* What is asked:
Repeat exactly the stretch of lines from the line containing "const pictureMount = new THREE.Group();" through the line containing "if empty is", both included, and nothing else.

* Given material:
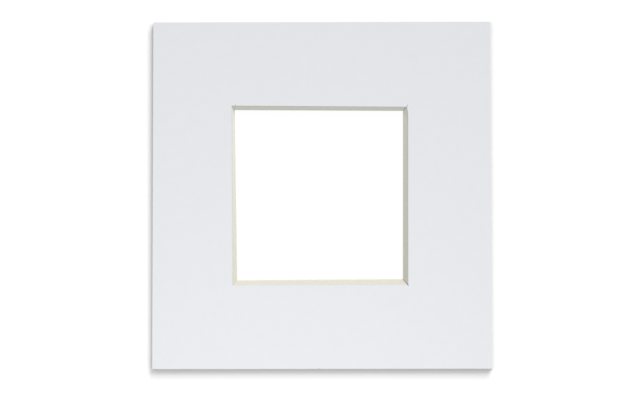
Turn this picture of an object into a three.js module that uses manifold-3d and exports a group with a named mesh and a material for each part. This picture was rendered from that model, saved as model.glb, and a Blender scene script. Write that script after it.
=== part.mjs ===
// A picture mount: one sheet of mount board with a bevelled window cut in it by hand.
//
// The sheet lies flat with its face up. X runs across the picture, Y up the picture and Z out of
// the face, and the origin is the middle of the back. Sizes are in millimetres, angles in degrees.

import * as THREE from 'three';
import { mergeVertices } from 'three/addons/utils/BufferGeometryUtils.js';
import Module from 'manifold-3d';

// The sheet. Its edges are cut square by a guillotine, which presses the face arris down a little.
const sheetWidth = 99.1;
const sheetHeight = 101.6;
const boardThickness = 1.4;
const sheetCornerRadius = 0.2;
const knockedCornerRadius = 0.55;
const faceEdgeRoll = 0.1;

// Borders: from each edge of the sheet to the window's arris on the face, at both ends of the cut.
const leftBorderAtTop = 23.03;
const leftBorderAtBottom = 23.3;
const rightBorderAtTop = 24.33;
const rightBorderAtBottom = 24.49;
const topBorderAtLeft = 24.7;
const topBorderAtRight = 25.1;
const bottomBorderAtLeft = 24.25;
const bottomBorderAtRight = 24.28;

// Blade angles: how far the blade leans from upright along each cut. It is set to 45 degrees, and
// a hand-held cutter wanders a few degrees either side of that.
const leftBladeAtTop = 32.5;
const leftBladeAtBottom = 45.5;
const rightBladeAtTop = 46.5;
const rightBladeAtBottom = 48;
const topBladeAtLeft = 39.5;
const topBladeAtRight = 37.5;
const bottomBladeAtLeft = 49;
const bottomBladeAtRight = 53.5;

// The hook: where the right cut starts, the blade flexes and bites inwards on the face.
const hookDepth = 0.4;
const hookLength = 3;

// Overcuts: the cuts are made from the back and run past each corner there, to free the corner on
// the face. The right cut starts beyond the corner on the face as well, and splays outwards.
const backOvercut = 1.9;
const backOvercutWidth = 0.07;
const faceOvercut = 0.9;
const faceOvercutSplay = 0.36;
const faceOvercutWidth = 0.16;

// A nick above the upper left corner, where the blade's point came through the facing paper.
const pointNickLength = 0.5;
const pointNickWidth = 0.1;
const pointNickDepth = 0.35;
const pointNickInset = 1.1;

// The open mitre at the lower right corner, where the two bevels don't quite meet.
const mitreGapAtFace = 0.2;
const mitreGapAtBack = 0.1;
const mitreGapDepth = 0.65;
const mitreGapPastCorner = 0.1;

// A small dent in the lower edge of the sheet.
const edgeDentRadius = 0.3;
const edgeDentDepth = 0.2;
const edgeDentFromMiddle = -0.95;

// The facing paper: white, a little cool, and matt.
const facingColour = 0xe6e8ec;
const facingRoughness = 0.9;

// How finely curves are divided, and how far a cutting shape runs past what it cuts.
const windowStepsAcross = 8;
const windowStepsUp = 40;
const windowStepCrowding = 1.5;
const cornerSteps = 5;
const rollSteps = 2;
const dentSides = 24;
const cutPast = 0.5;
const slitPast = 0.01;
const slitOverlap = 0.04;
const weldDistance = 1e-4;

// The heights at which a cutting block has points, from behind the back to above the face.
const windowHeights = [-cutPast, 0, boardThickness, boardThickness + cutPast];
const slitHeights = [-cutPast, 0, boardThickness, boardThickness + slitPast];

const wasm = await Module();
wasm.setup();

const { lerp, degToRad } = THREE.MathUtils;
const runOf = (bladeAngle) => boardThickness * Math.tan(degToRad(bladeAngle));
const upright = new THREE.Vector3(0, 0, 1);

// A corner of the window: its point on the face, and its point on the back, which lies further in
// by the runs of the two bevels that meet there.
function windowCorner(sideX, sideY, borderX, borderY, bladeX, bladeY) {
  const onFace = new THREE.Vector3(
    sideX * (sheetWidth / 2 - borderX),
    sideY * (sheetHeight / 2 - borderY),
    boardThickness,
  );
  const onBack = new THREE.Vector3(
    onFace.x - sideX * runOf(bladeX),
    onFace.y - sideY * runOf(bladeY),
    0,
  );
  return { onFace, onBack };
}

const topLeft = windowCorner(
  -1, 1, leftBorderAtTop, topBorderAtLeft, leftBladeAtTop, topBladeAtLeft,
);
const topRight = windowCorner(
  1, 1, rightBorderAtTop, topBorderAtRight, rightBladeAtTop, topBladeAtRight,
);
const bottomRight = windowCorner(
  1, -1, rightBorderAtBottom, bottomBorderAtRight, rightBladeAtBottom, bottomBladeAtRight,
);
const bottomLeft = windowCorner(
  -1, -1, leftBorderAtBottom, bottomBorderAtLeft, leftBladeAtBottom, bottomBladeAtLeft,
);

// The point at height z on the straight line through a corner's points on the back and the face.
function cornerAt(corner, z) {
  return corner.onBack.clone().lerp(corner.onFace, z / boardThickness);
}

// Turns a closed geometry into a solid that can be joined and cut.
function toSolid(geometry) {
  geometry.deleteAttribute('normal');
  geometry.deleteAttribute('uv');
  const welded = mergeVertices(geometry, weldDistance);
  return new wasm.Manifold(
    new wasm.Mesh({
      numProp: 3,
      vertProperties: Float32Array.from(welded.attributes.position.array),
      triVerts: Uint32Array.from(welded.index.array),
    }),
  );
}

// Turns a solid back into a geometry for a mesh.
function toGeometry(solid) {
  const { vertProperties, triVerts } = solid.getMesh();
  const geometry = new THREE.BufferGeometry();
  geometry.setAttribute('position', new THREE.BufferAttribute(vertProperties, 3));
  geometry.setIndex(new THREE.BufferAttribute(triVerts, 1));
  geometry.computeVertexNormals();
  return geometry;
}

// A block with each of its points moved to pointAt(u, v, w), where u, v and w run from 0 to 1.
function shapedBlock(pointAt, stepsU = 1, stepsV = 1, stepsW = 1) {
  const block = new THREE.BoxGeometry(1, 1, 1, stepsU, stepsV, stepsW).translate(0.5, 0.5, 0.5);
  const position = block.attributes.position;
  for (let i = 0; i < position.count; i++) {
    const point = pointAt(position.getX(i), position.getY(i), position.getZ(i));
    position.setXYZ(i, point.x, point.y, point.z);
  }
  return toSolid(block);
}

// The outline of the sheet: a rectangle with eased corners, one of them knocked blunt.
function sheetOutline() {
  const right = sheetWidth / 2;
  const top = sheetHeight / 2;
  const outline = new THREE.Shape();
  outline.moveTo(-right + sheetCornerRadius, -top);
  outline.lineTo(right - sheetCornerRadius, -top);
  outline.quadraticCurveTo(right, -top, right, -top + sheetCornerRadius);
  outline.lineTo(right, top - sheetCornerRadius);
  outline.quadraticCurveTo(right, top, right - sheetCornerRadius, top);
  outline.lineTo(-right + knockedCornerRadius, top);
  outline.quadraticCurveTo(-right, top, -right, top - knockedCornerRadius);
  outline.lineTo(-right, -top + sheetCornerRadius);
  outline.quadraticCurveTo(-right, -top, -right + sheetCornerRadius, -top);
  return outline;
}

// The sheet before its window is cut. The extrusion rolls the arris of both faces, so it is made
// too deep and then cut off flat at the back, where the edge is sharp.
function blankSheet() {
  const deep = new THREE.ExtrudeGeometry(sheetOutline(), {
    depth: boardThickness - faceEdgeRoll + cutPast,
    curveSegments: cornerSteps,
    bevelThickness: faceEdgeRoll,
    bevelSize: faceEdgeRoll,
    bevelOffset: -faceEdgeRoll,
    bevelSegments: rollSteps,
  }).translate(0, 0, -cutPast);
  const behindBack = new THREE.BoxGeometry(sheetWidth * 2, sheetHeight * 2, cutPast * 4)
    .translate(0, 0, -cutPast * 2);
  return toSolid(deep).subtract(toSolid(behindBack));
}

// How far the hook has pulled the right cut inwards, at a distance from its start and a height.
function hookAt(fromStart, z) {
  const bend = Math.max(0, 1 - fromStart / hookLength) ** 2;
  return (hookDepth * bend * z) / boardThickness;
}

// What the four cuts take out: a block whose walls lean as the blade did, so it is wider at the
// face. The hook bends its right wall near the top, where its steps crowd together.
function windowWaste() {
  const cutLength = topRight.onFace.distanceTo(bottomRight.onFace);
  const layers = windowHeights.length - 1;
  return shapedBlock((u, v, w) => {
    const z = windowHeights[Math.round(w * layers)];
    const fromTop = (1 - v) ** windowStepCrowding;
    const lower = cornerAt(bottomLeft, z).lerp(cornerAt(bottomRight, z), u);
    const upper = cornerAt(topLeft, z).lerp(cornerAt(topRight, z), u);
    const point = upper.lerp(lower, fromTop);
    point.x -= u * hookAt(fromTop * cutLength, z);
    return point;
  }, windowStepsAcross, windowStepsUp, layers);
}

// The slit that one cut leaves beyond a corner. It lies in the plane of the blade and narrows to
// its end, which is pastBack beyond the corner on the back and pastFace beyond it on the face.
function bladeSlit(corner, otherEnd, { pastFace, pastBack, width, hooked = false, splay = 0 }) {
  const along = corner.onFace.clone().sub(otherEnd.onFace).normalize();
  const across = upright.clone().cross(along);
  const layers = slitHeights.length - 1;
  return shapedBlock((u, v, w) => {
    const z = slitHeights[Math.round(v * layers)];
    const past = lerp(pastBack, pastFace, z / boardThickness);
    const aside = (u - 0.5) * width * (1 - 0.7 * w) - splay * w * (z / boardThickness);
    const point = cornerAt(corner, z)
      .addScaledVector(along, lerp(-slitOverlap, past, w))
      .addScaledVector(across, aside);
    point.x -= hooked ? hookAt(0, z) : 0;
    return point;
  }, 1, layers);
}

// All the overcuts: two at each corner, one for each of the cuts that meet there.
function overcuts() {
  const onBackOnly = { pastFace: 0, pastBack: backOvercut, width: backOvercutWidth };
  const throughFace = {
    pastFace: faceOvercut,
    pastBack: backOvercut,
    width: faceOvercutWidth,
    hooked: true,
    splay: faceOvercutSplay,
  };
  const corners = [topLeft, topRight, bottomRight, bottomLeft];
  return corners.flatMap((corner, i) => {
    const next = corners[(i + 1) % corners.length];
    const previous = corners[(i + corners.length - 1) % corners.length];
    const startsRightCut = corner === topRight;
    return [
      bladeSlit(corner, next, startsRightCut ? throughFace : onBackOnly),
      bladeSlit(corner, previous, onBackOnly),
    ];
  });
}

// The nick above the upper left corner. It runs up the face from the top arris.
function pointNick() {
  const topCut = topRight.onFace.clone().sub(topLeft.onFace).normalize();
  const foot = topLeft.onFace.clone().addScaledVector(topCut, pointNickInset);
  return shapedBlock((u, v, w) => new THREE.Vector3(
    foot.x + (u - 0.5) * pointNickWidth * (1 - 0.7 * v),
    foot.y + lerp(-slitOverlap, pointNickLength, v),
    lerp(boardThickness - pointNickDepth, boardThickness + slitPast, w),
  ));
}

// The gap along the mitre at the lower right corner. It follows the mitre from the back, where it
// is a hair, to the face, where it is widest and deepest and runs a little past the corner.
function openMitre() {
  const mitre = bottomRight.onFace.clone().sub(bottomRight.onBack);
  const run = Math.hypot(mitre.x, mitre.y);
  const along = new THREE.Vector3(mitre.x, mitre.y, 0).normalize();
  const across = upright.clone().cross(along);
  return shapedBlock((u, v, w) => {
    const share = w * (1 + mitreGapPastCorner / run);
    const width = lerp(mitreGapAtBack, mitreGapAtFace, w);
    const point = bottomRight.onBack.clone()
      .addScaledVector(mitre, share)
      .addScaledVector(across, (u - 0.5) * width);
    point.z += lerp(-mitreGapDepth * w, cutPast, v);
    return point;
  });
}

// The dent in the lower edge of the sheet.
function edgeDent() {
  const dent = new THREE.CylinderGeometry(
    edgeDentRadius, edgeDentRadius, boardThickness + 2 * cutPast, dentSides,
  );
  dent.rotateX(Math.PI / 2);
  dent.translate(
    edgeDentFromMiddle, -sheetHeight / 2 - edgeDentRadius + edgeDentDepth, boardThickness / 2,
  );
  return toSolid(dent);
}

// The mount: the sheet, less all that the cuts and knocks have taken from it.
function mountBoard() {
  const cuts = [windowWaste(), ...overcuts(), pointNick(), openMitre(), edgeDent()];
  const solid = cuts.reduce((board, cut) => board.subtract(cut), blankSheet());
  const facing = new THREE.MeshStandardMaterial({
    color: facingColour,
    roughness: facingRoughness,
    metalness: 0,
    flatShading: true,
  });
  const mesh = new THREE.Mesh(toGeometry(solid), facing);
  mesh.name = 'mount_board';
  return mesh;
}

const pictureMount = new THREE.Group();
pictureMount.add(mountBoard());

export default pictureMount;
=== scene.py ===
"""A hand-cut picture mount, dressed for its photograph.

The mount is one sheet of laminated board: white facing paper, a cream pulp core and a lining paper.
It lies on its back. X runs across the picture, Y up it and Z out of the face. Sizes are in metres.
"""

import logging
import math
from collections.abc import Callable
from dataclasses import dataclass, replace
from enum import Enum, IntEnum

import bmesh
import bpy
from mathutils import Euler, Matrix, Vector, noise


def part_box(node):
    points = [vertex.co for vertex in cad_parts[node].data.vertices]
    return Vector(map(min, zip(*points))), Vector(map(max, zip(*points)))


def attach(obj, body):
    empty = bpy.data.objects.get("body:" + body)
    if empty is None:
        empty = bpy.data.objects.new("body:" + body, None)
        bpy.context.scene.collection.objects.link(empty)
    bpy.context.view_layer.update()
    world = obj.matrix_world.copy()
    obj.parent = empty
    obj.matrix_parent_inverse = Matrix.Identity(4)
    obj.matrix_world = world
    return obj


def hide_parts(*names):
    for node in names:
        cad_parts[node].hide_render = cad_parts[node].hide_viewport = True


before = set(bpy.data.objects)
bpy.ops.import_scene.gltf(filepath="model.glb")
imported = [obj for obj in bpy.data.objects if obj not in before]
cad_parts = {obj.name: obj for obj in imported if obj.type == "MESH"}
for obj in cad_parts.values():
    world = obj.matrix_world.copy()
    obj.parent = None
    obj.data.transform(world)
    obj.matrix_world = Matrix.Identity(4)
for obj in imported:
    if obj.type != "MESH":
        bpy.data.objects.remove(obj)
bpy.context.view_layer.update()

MM = 0.001
NODE = "mount_board"
BODY = "root"

log = logging.getLogger("picture_mount")

Element = bmesh.types.BMVert | bmesh.types.BMEdge | bmesh.types.BMFace


class Layer(IntEnum):
    """The board's layers, in the order of the mesh's material slots."""

    FACING = 0
    ARRIS_HIGHLIGHT = 1
    FACING_EDGE = 2
    CORE = 3
    SLIT_SHADE = 4
    RIM_SHADE = 5
    LINING = 6


class Side(Enum):
    """The four cuts, in the order in which the outline runs round the window."""

    BOTTOM = 0
    RIGHT = 1
    TOP = 2
    LEFT = 3


# Finishes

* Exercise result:
const pictureMount = new THREE.Group();
pictureMount.add(mountBoard());

export default pictureMount;
=== scene.py ===
"""A hand-cut picture mount, dressed for its photograph.

The mount is one sheet of laminated board: white facing paper, a cream pulp core and a lining paper.
It lies on its back. X runs across the picture, Y up it and Z out of the face. Sizes are in metres.
"""

import logging
import math
from collections.abc import Callable
from dataclasses import dataclass, replace
from enum import Enum, IntEnum

import bmesh
import bpy
from mathutils import Euler, Matrix, Vector, noise


def part_box(node):
    points = [vertex.co for vertex in cad_parts[node].data.vertices]
    return Vector(map(min, zip(*points))), Vector(map(max, zip(*points)))


def attach(obj, body):
    empty = bpy.data.objects.get("body:" + body)
    if empty is None:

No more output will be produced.